Why Your Favorite Authors are Raving About The Marvelous Mrs. Maisel
I never watch anything, and I'm glued to this show. It has amazing casting. Terrific acting. Snappy, hilarious dialogue. And a super cool wardrobe. But forgetting all that, the real reason every female writer I know is addicted is the kickass dialectic about artistic risk-taking.
Let me explain.
At the start of the show, it's Miriam's husband who's trying to become a comedian. We all know that's hard, right? As another character will eventually tell Miriam, "Everybody bombs. A lot."
Can't you just feel all the novelists nodding along?
Well. Miriam's husband bombs. Once. For like ten minutes. But Joel can't take it. He falls apart. He throws a grenade into his life, basically, because he's been told his whole life that he's special, and he just found out that he's a tiny bit less special than he thought. And that's it. He can't deal.

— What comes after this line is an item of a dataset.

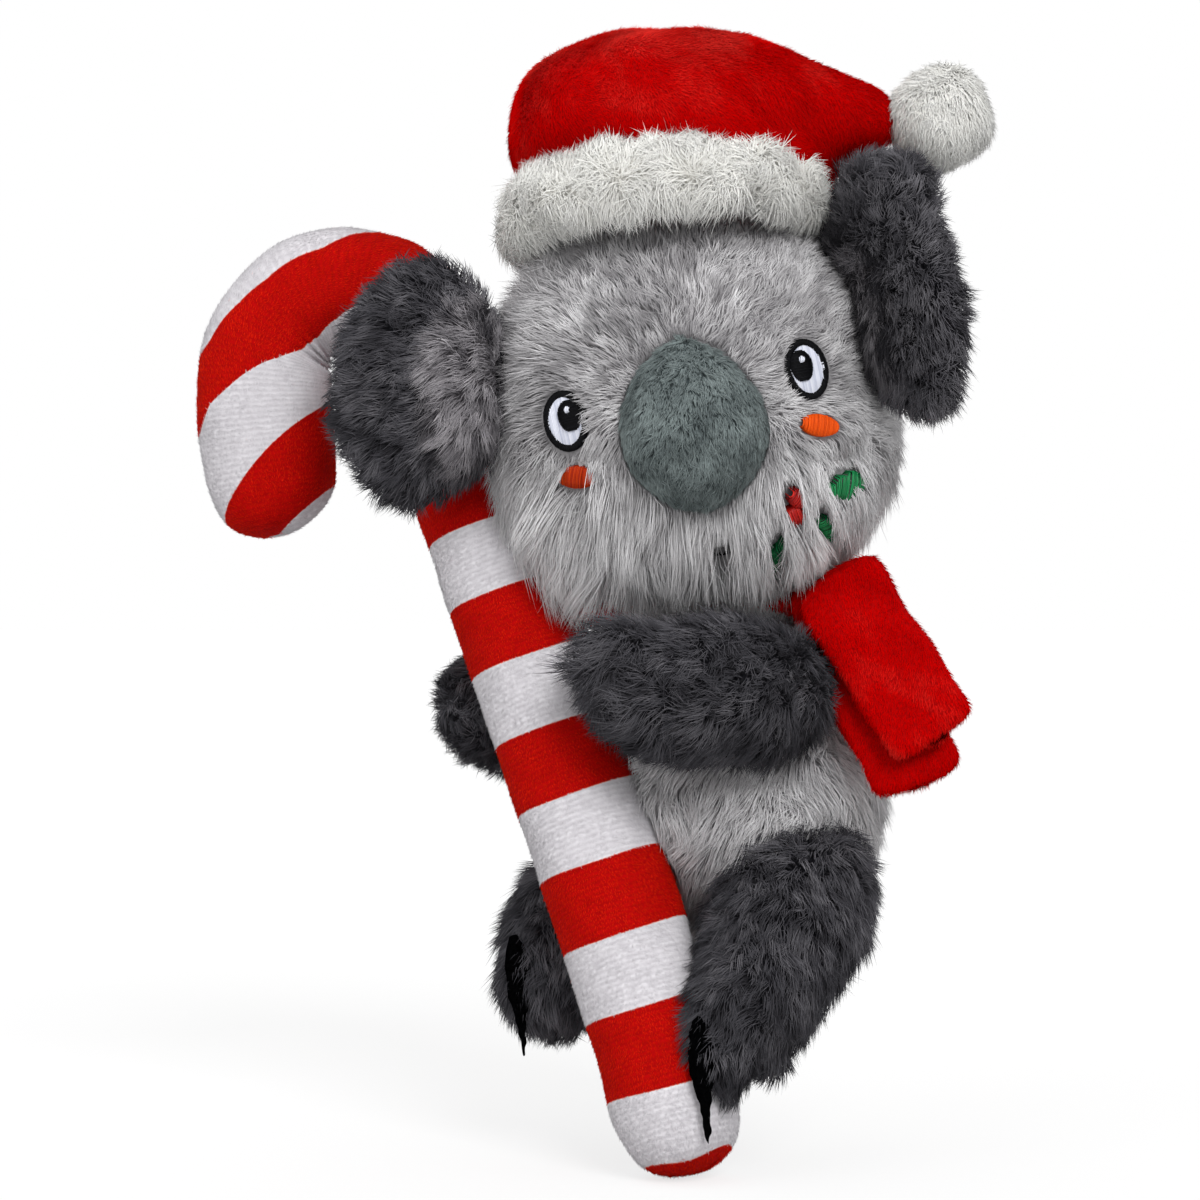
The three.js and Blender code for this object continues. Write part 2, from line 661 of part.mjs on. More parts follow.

But Miriam can. She doesn't always make the right choices. She bombs, too. And it hurts! Badly. Those scenes are hard to watch. She has her moment of horror and freaks out. But then? She goes back. She tries again. Whoops! Another failure in front of people. Stand up comedy is a novelist's idea of a horror flick. Hot lights and too much attention. Most of us prefer to suffer our failures in quiet rooms behind our computer screens.
She bombs publicly. And often. Somehow she dusts herself off and does it all again. She succeeds where her husband failed because she just keeps showing up.
Pop Culture is full of success and failure stories. But this one is uniquely feminist, arriving at an odd moment in sexual politics.
It's fabulous. It's current. And it rings so true. Go forth and enjoy the wisdom as well as the fashion. And your neighborhood novelist will make you some popcorn and watch, too.